J.J. van Tol*, P.A.L. Le Roux, S.A. Lorentz, M. Hensley
J.J. van Tol, Dep. of Agronomy, Univ. of Fort Hare, Alice 5700, South Africa. J.J. van Tol, P.A.L. Le Roux, and M. Hensley, Dep. of Soil, Crop and Climate Sciences, Univ. of the Free State, Bloemfontein 9300, South Africa. S.A. Lorentz, Centre for Water Resources Research, Univ. of KwaZulu-Natal, Scottsville 3209, South Africa. *Corresponding author (firstname.lastname@example.org).

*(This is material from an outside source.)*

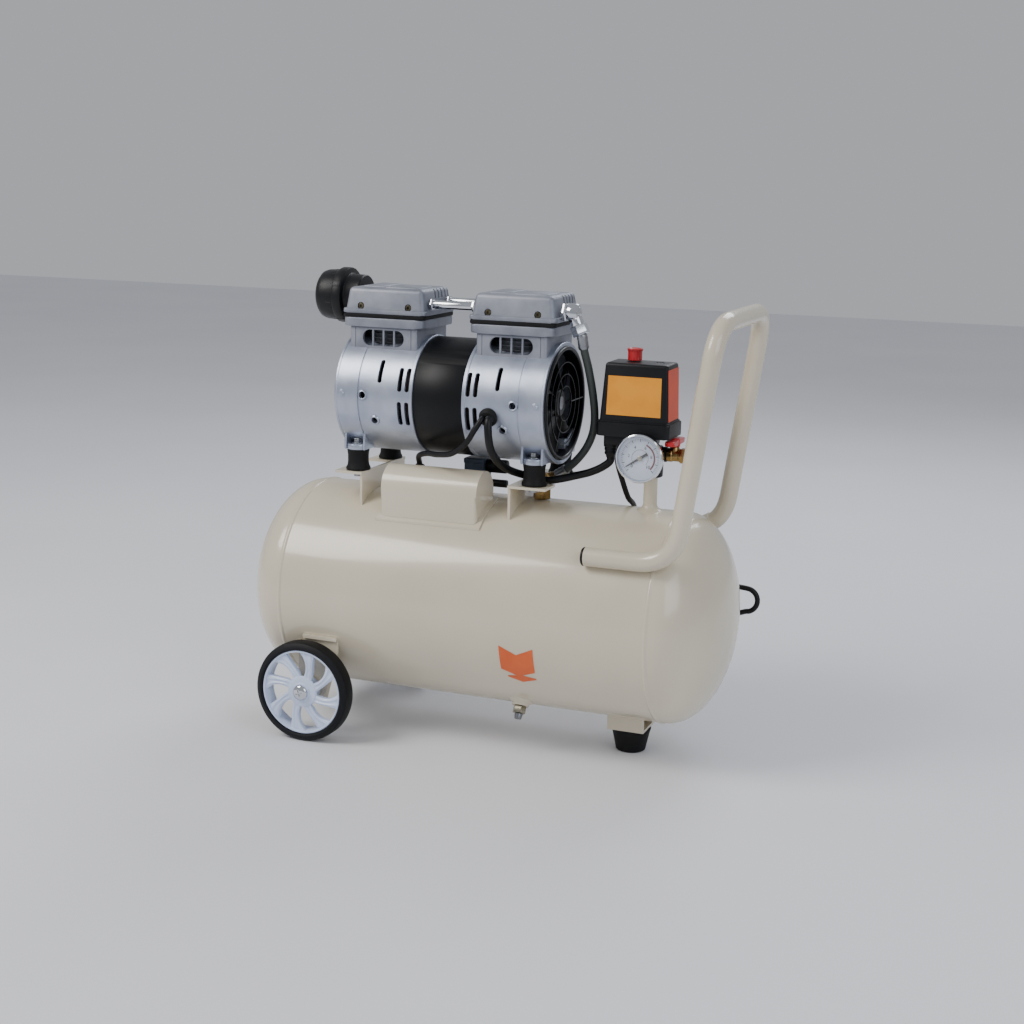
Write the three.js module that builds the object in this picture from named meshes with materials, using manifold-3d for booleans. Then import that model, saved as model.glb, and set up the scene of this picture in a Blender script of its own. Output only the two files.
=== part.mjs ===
// Portable oil-free air compressor: a horizontal steel tank on two wheels and a rubber foot,
// a twin-piston motor on four rubber mounts, a pressure switch with gauge and outlet valve,
// and a bent tube handle. Millimetres, +X along the tank from the wheels to the handle, +Z up.
import * as THREE from 'three';
import { mergeVertices } from 'three/addons/utils/BufferGeometryUtils.js';
import Module from 'manifold-3d';

const wasm = await Module();
wasm.setup();

// ---------- driving dimensions ----------
const GAP = 0.3; // between pieces that touch
const TANK = { radius: 125, seam: 233.7, dome: 67, wall: 2.5, axisZ: 170.3, bead: 1.4, beadHalf: 3.5 };
const WHEEL = {
  radius: 61.5, rimRadius: 51.8, width: 24, x: -192, midY: 131.5, hub: 17,
  bolt: 6, play: 0.4, head: 9, headLength: 4.5, headTaper: 0.6, nut: 10, nutY: 108, collar: 2,
};
const SPOKE = { count: 8, bow: 14, half: 4.2, waist: 0.8, stations: 3, depth: 10 };
const BRACKET = {
  face: 117.2, plate: 3, lipX: [-200, -155], lipY: 121, lipZ: [123.5, 128], ribs: [-208, -179],
};
const BRACKET_OUTLINE = [
  [-208, 44], [-176, 44], [-168, 70], [-155, 108], [-155, 128], [-200, 128], [-208, 90],
];
const BRACKET_RIB = [[116.2, 44], [103.2, 44], [80, 84], [100, 110], [116.2, 120]];
const FOOT = { x: 180.5, top: 24, bottom: 18, height: 29, stud: 4 };
const CHANNEL = { half: 22.5, halfY: 25, plate: 3, bottomZ: FOOT.height + GAP, topZ: 60 };
const SADDLE = { leftWeb: -150.5, rightWeb: 39, plate: 3, topZ: 321, halfWeb: 60, halfFlange: 62 };
const FLANGE = { left: -186, right: 86 };
const MOTOR = { x: -48.5, z: 413.3, radius: 71.5, wall: 4, stator: 31.5, end: 133, fan: 136 };
const MOUNT = { u: 114.5, y: 45, bottom: 15, waist: 12.8, waistZ: 9, top: 13.6, z: 346.5, stud: 4 };
const STUD_HOLE = 4.5; // the radius of every hole a stud goes through
const LUG = { radius: 14, pad: 7, height: 24, ribHeight: 22, rib: 3, tuck: 28, toe: 11, studHole: 3.4 };
const CYLINDER = {
  u: 82, halfX: 44, halfY: 44, flangeX: 53, flangeY: 47, flangeZ: [495, 505.5], flangeCorner: 12,
  bore: 32.3, boreZ: 440, sleeve: 4, sleeveZ: 462,
};
const PARTITION = {
  u: [101, 107], hub: 15, hubU: [97, 110], ports: [45, 135, 225, 315], portAt: 44, port: 14,
};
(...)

“Soil has an interactive relationship with hydrology. It is a product of water related processes (physical and chemical) and a first order control of the destiny of rainwater. It is mapable with transfer functionality. These properties make it an appropriate entity for classification of hillslope hydrological responses. Hillslopes from all over South Africa were surveyed and hydropedologically interpreted. Soils were classified and based on the interpretation of the dominant hydrological pathway grouped into five hydrological soil types. The type and position of a hydrological soil types in a hillslope served as basis for the hillslope classification. Each of the hillslopes surveyed were assigned to one of six hillslopes classes. A flow diagram of the hydrology is presented. Arrows indicate the dominant flowpaths, and a hydrograph shows the anticipated impact on streamflow. The results made an impact on distributed modeling and land-use decisions, including land-use change to forestry and selection of on-site sanitation limiting water pollution. The composition and distribution of hydrological hillslope classes can serve as a basis for classification of catchments.”